According to the suit, government border policies force people attempting to cross the border illegally into a dangerous area with high temperatures and little water. The problem, the plaintiffs contend would have been solved if the Interior Dept. had allowed a public interest group called Humane Borders to erect water stations in the area, which also happens to be a federally protected wildlife refuge dedicated to preservation of the endangered Sonoran pronghorn antelope. After these particular deaths the Department purportedly erected the water stations and emergency call boxes to save the lives of people crossing the desert. This, the plaintiffs contend demonstrates that the government had a duty to help these people.

Obviously, what the two cases have in common is the simple fact that the alleged victims were injured or killed while doing something illegal. According to The Tucson Citizen about 3000 people successfully make the crossing each day. Government practice, reasonably tries to force migrants into the least hospitable area to discourage them from attempting the trip. But the crux of the matter is for all practical purposes, this: The plaintiffs contend that the government has a duty to assist them in doing something illegal. Taken to its logical conclusion, this position asserts that a robber, shot while committing the robbery has a claim against the person who shot him. He may even be able to assert that police officers arriving at the scene have a duty to help him escape with the loot so that they can arrest him later when and if they find him.

Now obviously, there are several things wrong with all of this. Reasonably, when a person decides to do something illegal, they must assume a risk that they might be caught. In many cases there is also the risk that they may be injured. It is the same situation that happens when someone decides to undertake a risky activity such as playing tackle football. You assume the risk of being caught, killed, injured, or whatever, depending on what you may be doing. If the activity is illegal, it should be presumed that the activity is risky, and that any injury, death or other consequence is the responsibility of the person doing it. And, crossing the border from Mexico to the United States without going through a designated crossing point, where, it should be pointed out, there are no problems with lack of water, is illegal, and the people crossing the border know this. Meanwhile, all of this does not yet address the possibility that when these illegal immigrants come through the wildlife refuge they may be further endangering the Sonoran Pronghorns. Environmentalists should be outraged at the potential destruction to valuable habitat through pollution, litter and other human generated detritus.
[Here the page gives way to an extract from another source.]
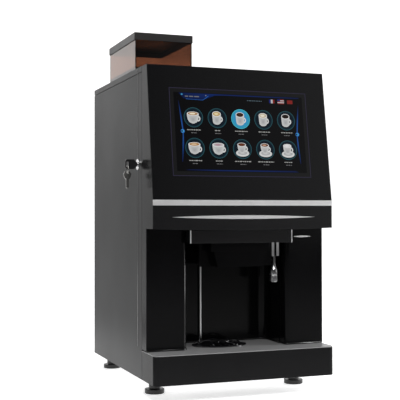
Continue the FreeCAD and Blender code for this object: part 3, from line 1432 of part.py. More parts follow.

The claim against the Department of the Interior should be thrown out on a summary judgment, or earlier, if it is handled correctly. However, we can probably count on either government incompetence or judicial failure to recognize the true issues to see this case progressing toward a finding in favor of the plaintiffs. Borders exist for a reason. Border crossing points exist for a reason as well. If the Mexican people cannot get what they want in their own nation, maybe they should do something it. Is the spirit of Benito Juarez already forgotten there?